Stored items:
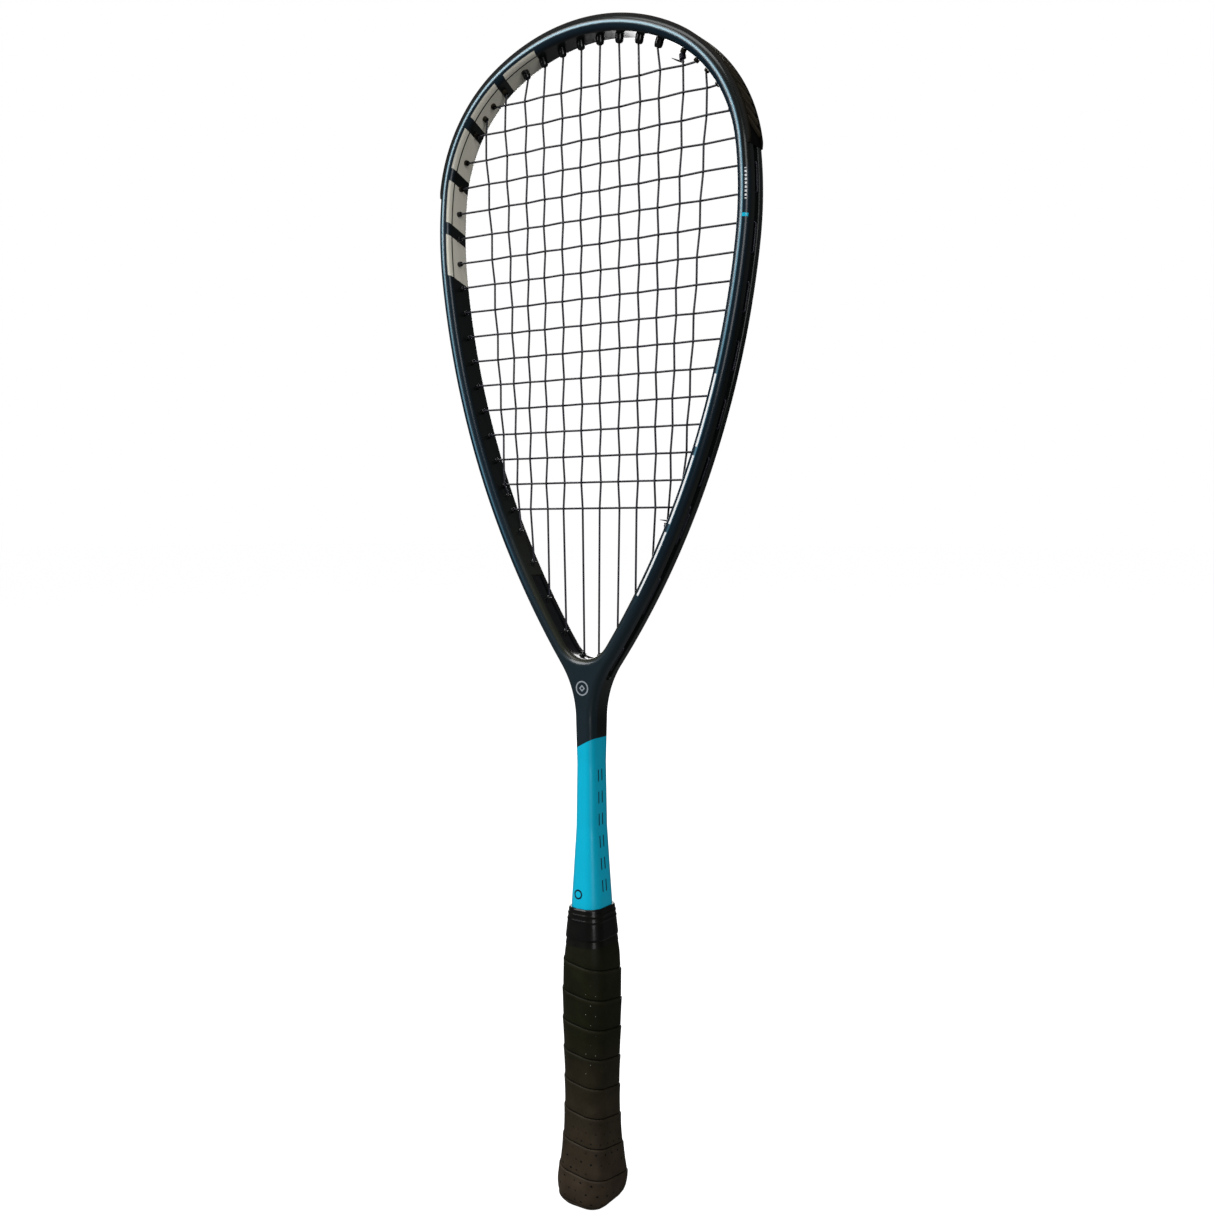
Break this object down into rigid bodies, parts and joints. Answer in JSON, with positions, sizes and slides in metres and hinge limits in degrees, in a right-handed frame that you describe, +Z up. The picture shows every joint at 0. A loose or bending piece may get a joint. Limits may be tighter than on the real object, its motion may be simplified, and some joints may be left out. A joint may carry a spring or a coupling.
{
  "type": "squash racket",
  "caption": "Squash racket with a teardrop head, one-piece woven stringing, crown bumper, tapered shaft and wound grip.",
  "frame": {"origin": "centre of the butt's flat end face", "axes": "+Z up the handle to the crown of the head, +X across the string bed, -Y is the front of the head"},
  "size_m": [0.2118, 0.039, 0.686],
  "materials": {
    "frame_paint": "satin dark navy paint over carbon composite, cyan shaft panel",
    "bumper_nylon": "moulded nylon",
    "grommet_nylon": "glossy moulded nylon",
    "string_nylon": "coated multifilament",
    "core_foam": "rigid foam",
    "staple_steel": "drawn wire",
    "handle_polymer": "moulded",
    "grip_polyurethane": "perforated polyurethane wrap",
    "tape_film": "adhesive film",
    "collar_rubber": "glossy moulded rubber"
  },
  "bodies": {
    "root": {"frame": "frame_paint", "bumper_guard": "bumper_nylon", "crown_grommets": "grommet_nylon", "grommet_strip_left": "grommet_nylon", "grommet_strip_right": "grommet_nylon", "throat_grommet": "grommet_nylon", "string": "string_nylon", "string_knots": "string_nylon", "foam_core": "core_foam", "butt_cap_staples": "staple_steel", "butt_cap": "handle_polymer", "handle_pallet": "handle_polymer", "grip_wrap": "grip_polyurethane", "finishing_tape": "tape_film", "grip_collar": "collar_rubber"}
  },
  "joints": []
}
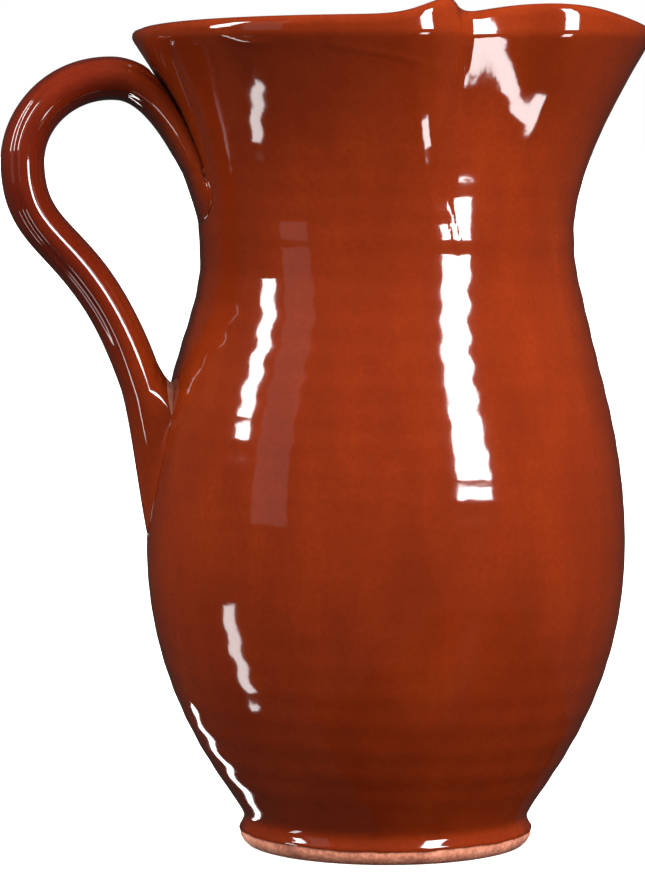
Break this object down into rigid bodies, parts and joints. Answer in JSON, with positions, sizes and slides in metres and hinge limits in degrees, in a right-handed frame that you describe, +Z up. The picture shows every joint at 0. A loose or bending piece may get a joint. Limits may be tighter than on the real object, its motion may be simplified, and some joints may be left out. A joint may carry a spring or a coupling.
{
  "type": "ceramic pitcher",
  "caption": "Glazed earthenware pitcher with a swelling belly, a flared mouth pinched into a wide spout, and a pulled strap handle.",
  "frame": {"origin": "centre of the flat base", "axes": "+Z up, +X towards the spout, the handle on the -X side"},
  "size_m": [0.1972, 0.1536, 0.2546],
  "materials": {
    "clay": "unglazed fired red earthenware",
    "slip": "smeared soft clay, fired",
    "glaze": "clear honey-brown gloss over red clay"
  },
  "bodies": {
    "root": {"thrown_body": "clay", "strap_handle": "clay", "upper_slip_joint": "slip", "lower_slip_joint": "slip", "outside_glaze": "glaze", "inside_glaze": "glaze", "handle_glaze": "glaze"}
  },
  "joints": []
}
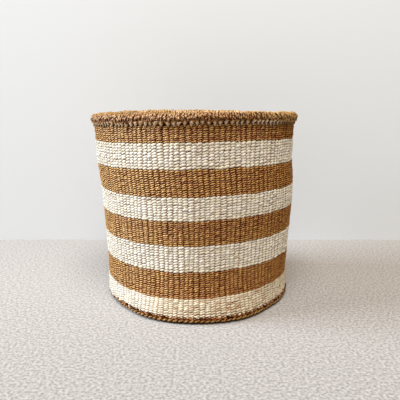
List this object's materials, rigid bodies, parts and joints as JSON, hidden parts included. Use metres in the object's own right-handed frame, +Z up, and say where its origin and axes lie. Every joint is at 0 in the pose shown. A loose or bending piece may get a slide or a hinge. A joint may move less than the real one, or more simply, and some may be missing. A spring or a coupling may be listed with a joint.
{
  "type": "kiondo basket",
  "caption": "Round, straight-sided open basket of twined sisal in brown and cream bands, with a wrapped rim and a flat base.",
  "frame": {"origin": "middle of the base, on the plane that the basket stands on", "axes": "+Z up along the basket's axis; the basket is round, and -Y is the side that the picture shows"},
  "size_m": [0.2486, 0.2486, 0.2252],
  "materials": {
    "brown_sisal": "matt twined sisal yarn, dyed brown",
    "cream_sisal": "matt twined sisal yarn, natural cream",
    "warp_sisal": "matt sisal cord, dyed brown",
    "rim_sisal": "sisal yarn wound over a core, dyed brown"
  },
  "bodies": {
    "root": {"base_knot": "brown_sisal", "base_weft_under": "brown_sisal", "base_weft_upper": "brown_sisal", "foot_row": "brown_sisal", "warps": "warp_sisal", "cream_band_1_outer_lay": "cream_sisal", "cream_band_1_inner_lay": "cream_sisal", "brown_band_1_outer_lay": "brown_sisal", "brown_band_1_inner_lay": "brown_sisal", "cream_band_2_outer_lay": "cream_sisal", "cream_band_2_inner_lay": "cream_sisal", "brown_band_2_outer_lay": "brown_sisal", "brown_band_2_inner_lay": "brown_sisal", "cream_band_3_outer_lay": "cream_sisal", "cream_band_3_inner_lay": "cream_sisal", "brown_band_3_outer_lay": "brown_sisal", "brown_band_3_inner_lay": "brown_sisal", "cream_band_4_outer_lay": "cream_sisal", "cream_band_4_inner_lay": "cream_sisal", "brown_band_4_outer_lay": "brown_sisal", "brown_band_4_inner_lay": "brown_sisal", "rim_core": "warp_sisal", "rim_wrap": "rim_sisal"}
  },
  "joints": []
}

* WHAT IS NEEDED
Extract, word for word, each line of the listing above.

* FULL ANSWER
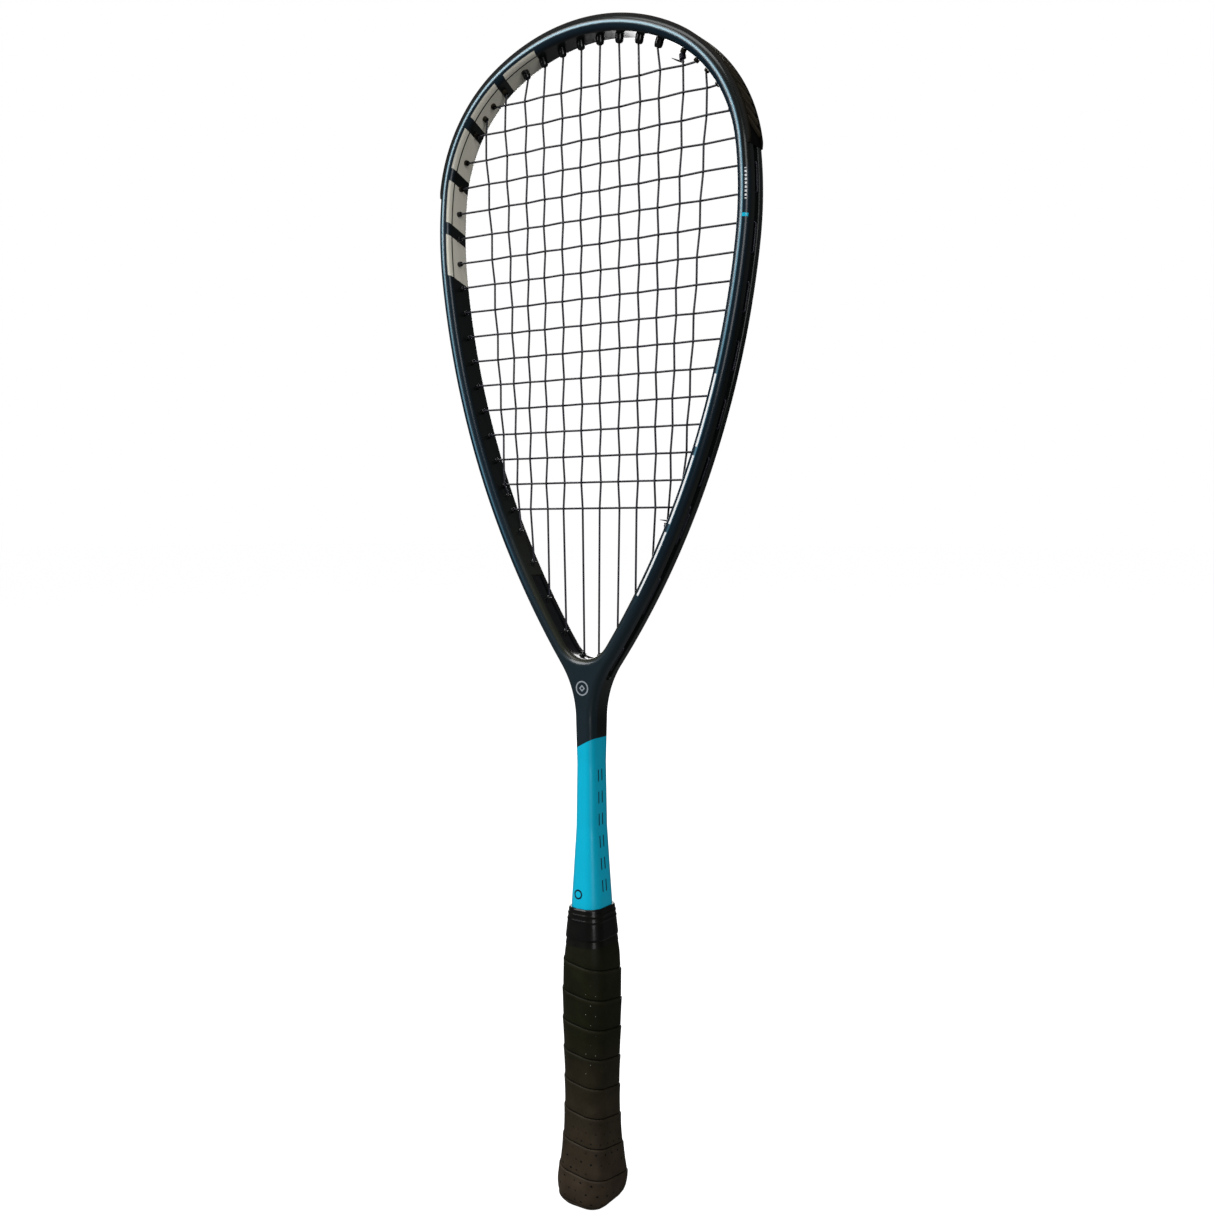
Break this object down into rigid bodies, parts and joints. Answer in JSON, with positions, sizes and slides in metres and hinge limits in degrees, in a right-handed frame that you describe, +Z up. The picture shows every joint at 0. A loose or bending piece may get a joint. Limits may be tighter than on the real object, its motion may be simplified, and some joints may be left out. A joint may carry a spring or a coupling.
{
  "type": "squash racket",
  "caption": "Squash racket with a teardrop head, one-piece woven stringing, crown bumper, tapered shaft and wound grip.",
  "frame": {"origin": "centre of the butt's flat end face", "axes": "+Z up the handle to the crown of the head, +X across the string bed, -Y is the front of the head"},
  "size_m": [0.2118, 0.039, 0.686],
  "materials": {
    "frame_paint": "satin dark navy paint over carbon composite, cyan shaft panel",
    "bumper_nylon": "moulded nylon",
    "grommet_nylon": "glossy moulded nylon",
    "string_nylon": "coated multifilament",
    "core_foam": "rigid foam",
    "staple_steel": "drawn wire",
    "handle_polymer": "moulded",
    "grip_polyurethane": "perforated polyurethane wrap",
    "tape_film": "adhesive film",
    "collar_rubber": "glossy moulded rubber"
  },
  "bodies": {
    "root": {"frame": "frame_paint", "bumper_guard": "bumper_nylon", "crown_grommets": "grommet_nylon", "grommet_strip_left": "grommet_nylon", "grommet_strip_right": "grommet_nylon", "throat_grommet": "grommet_nylon", "string": "string_nylon", "string_knots": "string_nylon", "foam_core": "core_foam", "butt_cap_staples": "staple_steel", "butt_cap": "handle_polymer", "handle_pallet": "handle_polymer", "grip_wrap": "grip_polyurethane", "finishing_tape": "tape_film", "grip_collar": "collar_rubber"}
  },
  "joints": []
}
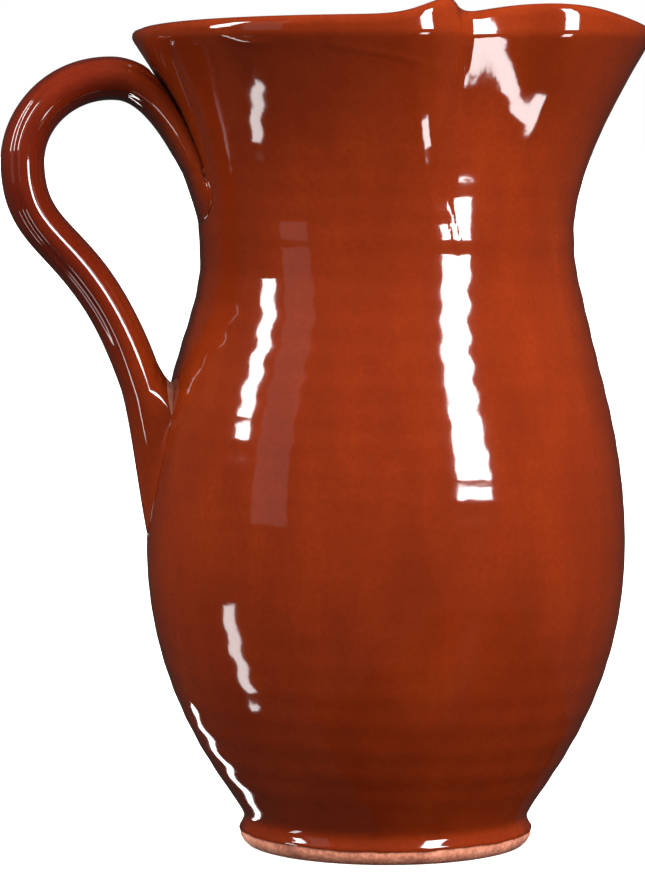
Break this object down into rigid bodies, parts and joints. Answer in JSON, with positions, sizes and slides in metres and hinge limits in degrees, in a right-handed frame that you describe, +Z up. The picture shows every joint at 0. A loose or bending piece may get a joint. Limits may be tighter than on the real object, its motion may be simplified, and some joints may be left out. A joint may carry a spring or a coupling.
{
  "type": "ceramic pitcher",
  "caption": "Glazed earthenware pitcher with a swelling belly, a flared mouth pinched into a wide spout, and a pulled strap handle.",
  "frame": {"origin": "centre of the flat base", "axes": "+Z up, +X towards the spout, the handle on the -X side"},
  "size_m": [0.1972, 0.1536, 0.2546],
  "materials": {
    "clay": "unglazed fired red earthenware",
    "slip": "smeared soft clay, fired",
    "glaze": "clear honey-brown gloss over red clay"
  },
  "bodies": {
    "root": {"thrown_body": "clay", "strap_handle": "clay", "upper_slip_joint": "slip", "lower_slip_joint": "slip", "outside_glaze": "glaze", "inside_glaze": "glaze", "handle_glaze": "glaze"}
  },
  "joints": []
}
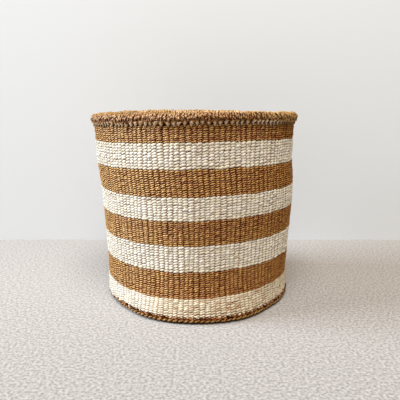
List this object's materials, rigid bodies, parts and joints as JSON, hidden parts included. Use metres in the object's own right-handed frame, +Z up, and say where its origin and axes lie. Every joint is at 0 in the pose shown. A loose or bending piece may get a slide or a hinge. A joint may move less than the real one, or more simply, and some may be missing. A spring or a coupling may be listed with a joint.
{
  "type": "kiondo basket",
  "caption": "Round, straight-sided open basket of twined sisal in brown and cream bands, with a wrapped rim and a flat base.",
  "frame": {"origin": "middle of the base, on the plane that the basket stands on", "axes": "+Z up along the basket's axis; the basket is round, and -Y is the side that the picture shows"},
  "size_m": [0.2486, 0.2486, 0.2252],
  "materials": {
    "brown_sisal": "matt twined sisal yarn, dyed brown",
    "cream_sisal": "matt twined sisal yarn, natural cream",
    "warp_sisal": "matt sisal cord, dyed brown",
    "rim_sisal": "sisal yarn wound over a core, dyed brown"
  },
  "bodies": {
    "root": {"base_knot": "brown_sisal", "base_weft_under": "brown_sisal", "base_weft_upper": "brown_sisal", "foot_row": "brown_sisal", "warps": "warp_sisal", "cream_band_1_outer_lay": "cream_sisal", "cream_band_1_inner_lay": "cream_sisal", "brown_band_1_outer_lay": "brown_sisal", "brown_band_1_inner_lay": "brown_sisal", "cream_band_2_outer_lay": "cream_sisal", "cream_band_2_inner_lay": "cream_sisal", "brown_band_2_outer_lay": "brown_sisal", "brown_band_2_inner_lay": "brown_sisal", "cream_band_3_outer_lay": "cream_sisal", "cream_band_3_inner_lay": "cream_sisal", "brown_band_3_outer_lay": "brown_sisal", "brown_band_3_inner_lay": "brown_sisal", "cream_band_4_outer_lay": "cream_sisal", "cream_band_4_inner_lay": "cream_sisal", "brown_band_4_outer_lay": "brown_sisal", "brown_band_4_inner_lay": "brown_sisal", "rim_core": "warp_sisal", "rim_wrap": "rim_sisal"}
  },
  "joints": []
}